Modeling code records
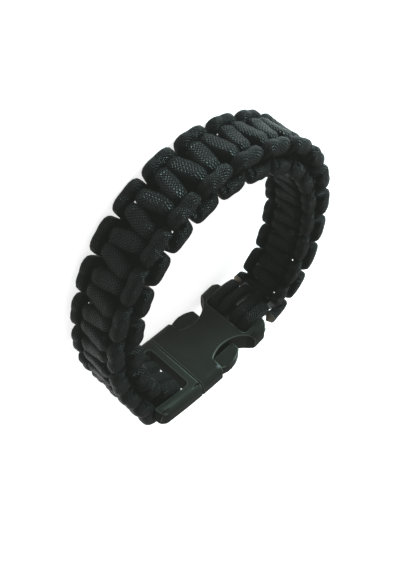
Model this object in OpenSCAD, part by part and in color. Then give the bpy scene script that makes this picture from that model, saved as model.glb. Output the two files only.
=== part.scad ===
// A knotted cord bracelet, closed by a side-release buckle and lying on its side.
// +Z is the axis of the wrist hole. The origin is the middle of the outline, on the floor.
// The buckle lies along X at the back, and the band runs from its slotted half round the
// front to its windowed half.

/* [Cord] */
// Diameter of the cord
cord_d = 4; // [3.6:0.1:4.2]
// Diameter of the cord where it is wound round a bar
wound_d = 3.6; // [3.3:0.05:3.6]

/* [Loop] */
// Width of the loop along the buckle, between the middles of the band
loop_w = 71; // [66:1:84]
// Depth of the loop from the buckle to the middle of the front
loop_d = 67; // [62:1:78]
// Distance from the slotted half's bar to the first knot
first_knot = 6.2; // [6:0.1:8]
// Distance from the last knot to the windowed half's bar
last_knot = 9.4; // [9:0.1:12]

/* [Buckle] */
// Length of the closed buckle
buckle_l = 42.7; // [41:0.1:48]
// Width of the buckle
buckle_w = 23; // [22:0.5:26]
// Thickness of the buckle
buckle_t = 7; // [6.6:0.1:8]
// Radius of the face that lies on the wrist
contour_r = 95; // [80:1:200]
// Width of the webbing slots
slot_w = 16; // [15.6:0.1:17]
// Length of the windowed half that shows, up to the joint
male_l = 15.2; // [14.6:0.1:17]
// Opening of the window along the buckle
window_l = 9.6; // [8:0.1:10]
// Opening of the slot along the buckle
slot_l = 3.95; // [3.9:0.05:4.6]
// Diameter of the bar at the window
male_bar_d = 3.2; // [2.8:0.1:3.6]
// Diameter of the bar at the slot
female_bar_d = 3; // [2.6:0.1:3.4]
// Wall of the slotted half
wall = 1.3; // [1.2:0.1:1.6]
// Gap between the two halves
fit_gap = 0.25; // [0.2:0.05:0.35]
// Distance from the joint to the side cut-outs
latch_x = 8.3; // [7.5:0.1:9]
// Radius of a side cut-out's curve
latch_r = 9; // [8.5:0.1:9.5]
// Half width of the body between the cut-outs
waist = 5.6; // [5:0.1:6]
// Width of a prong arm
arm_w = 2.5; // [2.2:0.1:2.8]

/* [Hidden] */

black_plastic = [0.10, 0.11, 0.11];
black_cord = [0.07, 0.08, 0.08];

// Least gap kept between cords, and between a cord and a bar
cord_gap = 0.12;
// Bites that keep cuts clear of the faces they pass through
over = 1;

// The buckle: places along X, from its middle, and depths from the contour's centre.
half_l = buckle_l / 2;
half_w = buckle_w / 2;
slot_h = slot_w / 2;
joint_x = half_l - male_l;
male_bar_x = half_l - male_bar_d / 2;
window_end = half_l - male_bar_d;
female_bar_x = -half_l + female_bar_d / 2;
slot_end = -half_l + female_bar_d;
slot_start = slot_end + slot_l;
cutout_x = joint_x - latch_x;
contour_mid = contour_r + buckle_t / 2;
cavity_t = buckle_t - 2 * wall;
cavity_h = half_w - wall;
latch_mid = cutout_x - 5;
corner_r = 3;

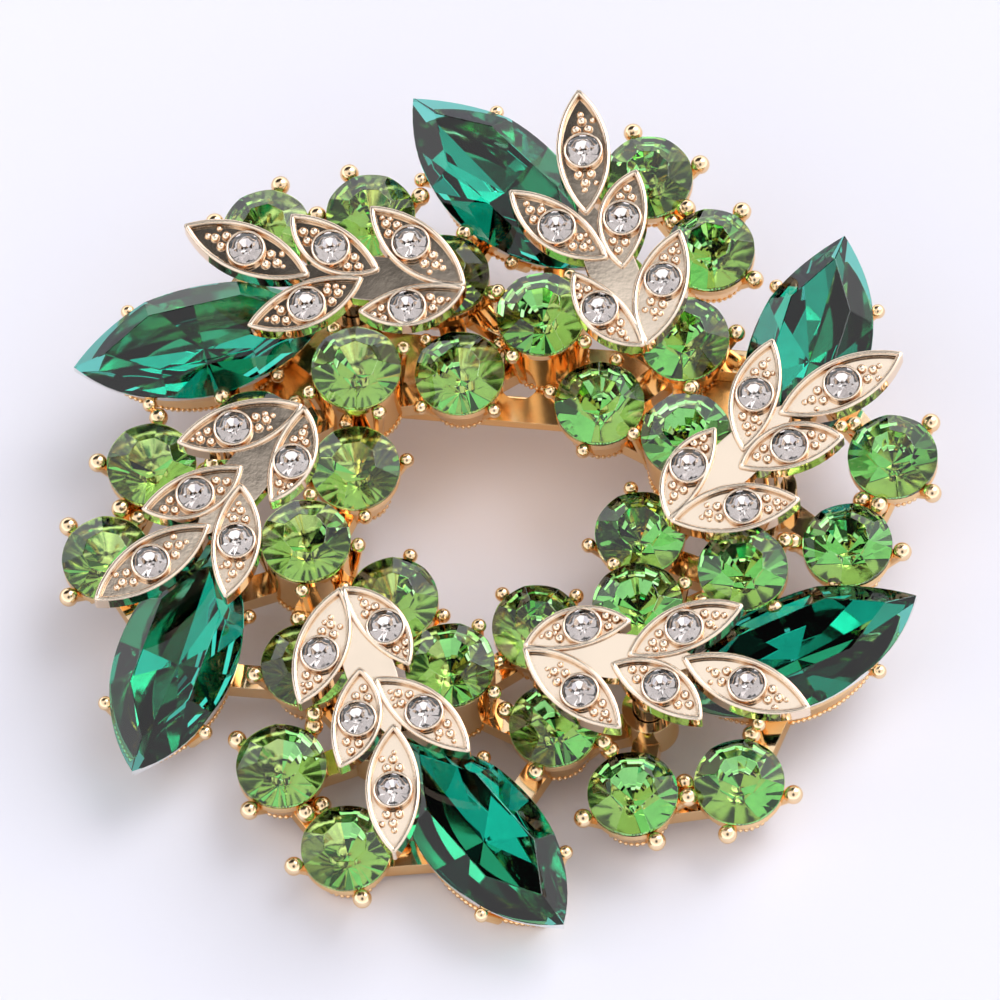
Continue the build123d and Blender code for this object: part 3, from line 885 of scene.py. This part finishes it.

▶ Goal of the exercise
Return the lines above precisely as they appear, beginning at the first line and ending at the line with "its windowed half.", and nothing after it.

▶ Expected answer
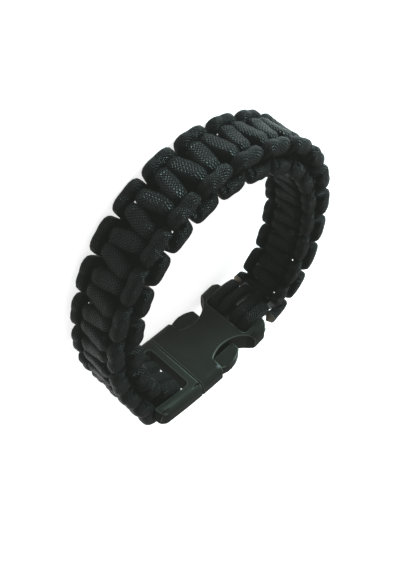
Model this object in OpenSCAD, part by part and in color. Then give the bpy scene script that makes this picture from that model, saved as model.glb. Output the two files only.
=== part.scad ===
// A knotted cord bracelet, closed by a side-release buckle and lying on its side.
// +Z is the axis of the wrist hole. The origin is the middle of the outline, on the floor.
// The buckle lies along X at the back, and the band runs from its slotted half round the
// front to its windowed half.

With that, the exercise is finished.